# Syracuse University's Film MFA



## juny3847 (Mar 29, 2016)

Hey! 
I just got admitted into the Film MFA in Syracuse (as per the department of Trans-Media at the College of Visual and Performing Arts). It seems like a real cool program... I'm wondering if anyone here has any opinions on the program, or, better yet, experience in it. I'd very much appreciate any words on the topic. Thanks! 
Arjuna


----------



## shuai (Mar 30, 2016)

Did you take an interview? I am waiting for their reply.


----------



## juny3847 (Mar 30, 2016)

Yea, I had a short Skype interview about three weeks back.


----------



## shuai (Mar 30, 2016)

juny3847 said:


> Yea, I had a short Skype interview about three weeks back.
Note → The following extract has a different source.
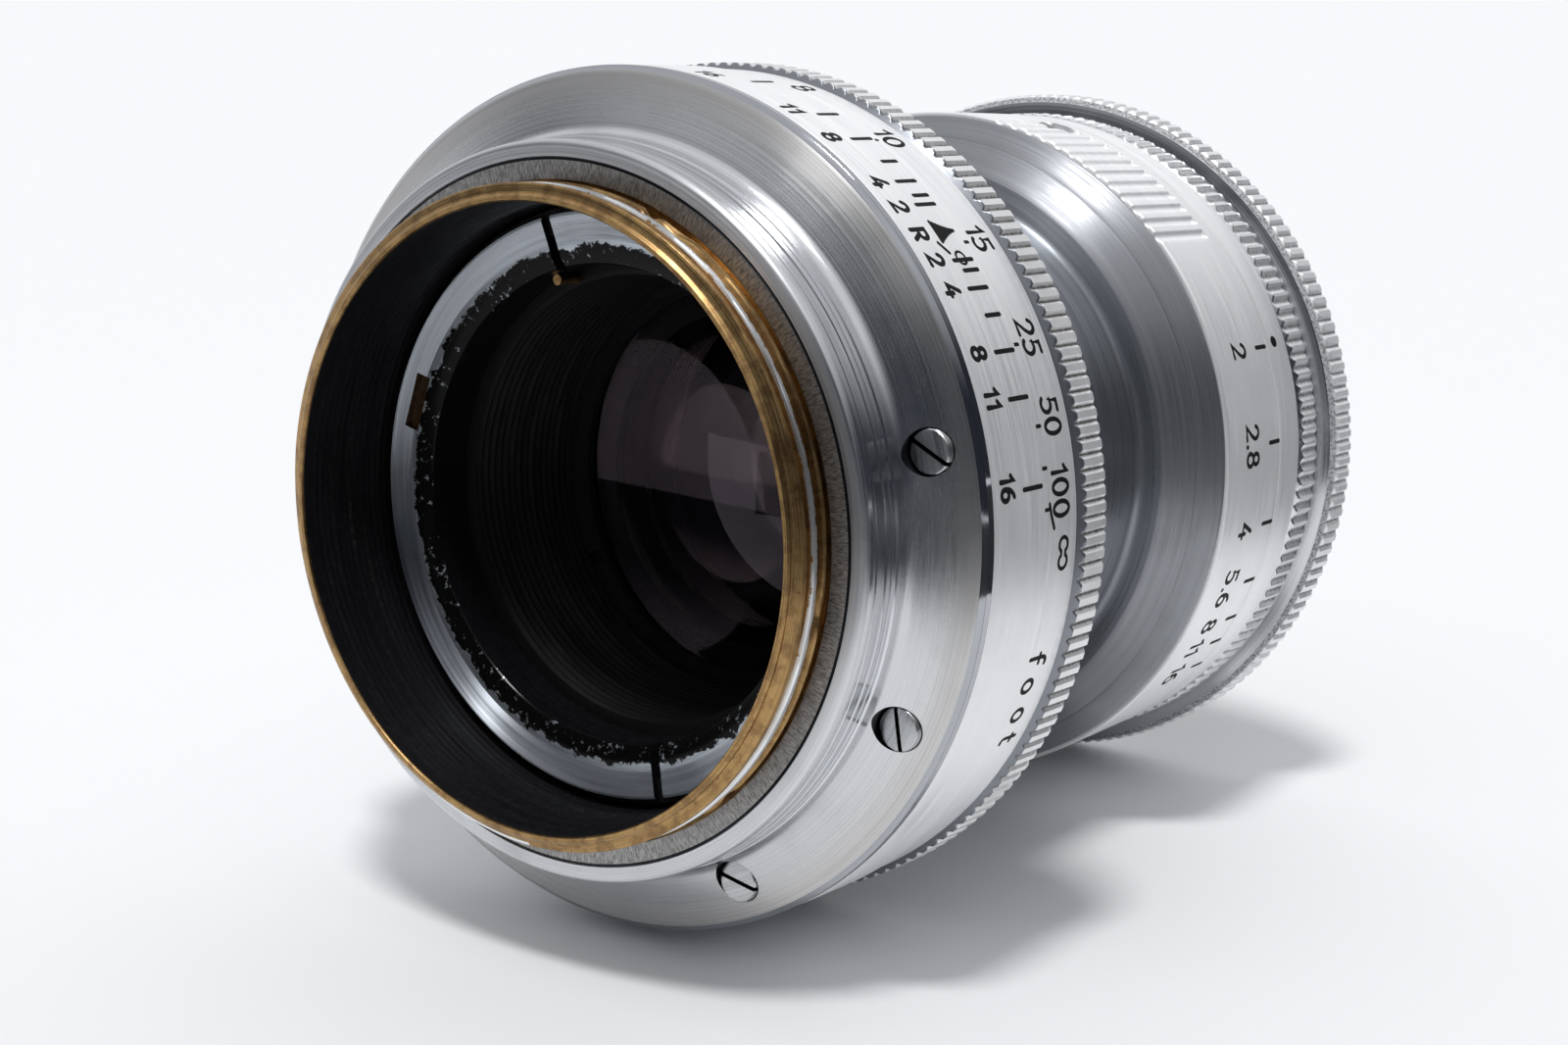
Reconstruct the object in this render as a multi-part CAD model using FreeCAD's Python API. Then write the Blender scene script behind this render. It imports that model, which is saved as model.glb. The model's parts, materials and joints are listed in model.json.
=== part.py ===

There was some topics in this website. I believe there were 2 film programs at SU.


----------



## shuai (Mar 30, 2016)

My review of Syracuse's Newhouse Film School


juny3847 said:


> Yea, I had a short Skype interview about three weeks back.


----------



## juny3847 (Mar 30, 2016)

Hmm, that's interesting. I didn't even realize that there were two film programs at Syracuse university! But I applied to the VPA program, not the Newhouse one. How about you?


----------



## juny3847 (Mar 30, 2016)

Questions about the two film programs in Syracuse

https://www.filmmaker.com/node/13031


----------



## shuai (Apr 1, 2016)

No reply!


----------



## seok (Apr 11, 2016)

Hey Juny,

I'm admitted too! Have you made any decision?


----------



## juny3847 (Apr 21, 2016)

seok said:


> Hey Juny,
> 
> I'm admitted too! Have you made any decision?


Hey! Sorry, I  just saw this for some reason. But I haven't decided yet, though I'm supposed to give my decision by tomorrow! Have you?


----------



## seok (Apr 21, 2016)

juny3847 said:


> Hey! Sorry, I  just saw this for some reason. But I haven't decided yet, though I'm supposed to give my decision by tomorrow! Have you?



Hi Juny,

Yes I am attending  Good luck with your decision!


----------



## juny3847 (Apr 22, 2016)

seok said:


> Hi Juny,
> 
> Yes I am attending  Good luck with your decision!


Thanks! I decided on attending as well


----------



## seok (Apr 22, 2016)

juny3847 said:


> Thanks! I decided on attending as well


That's awesome!!! PM-ing you.


----------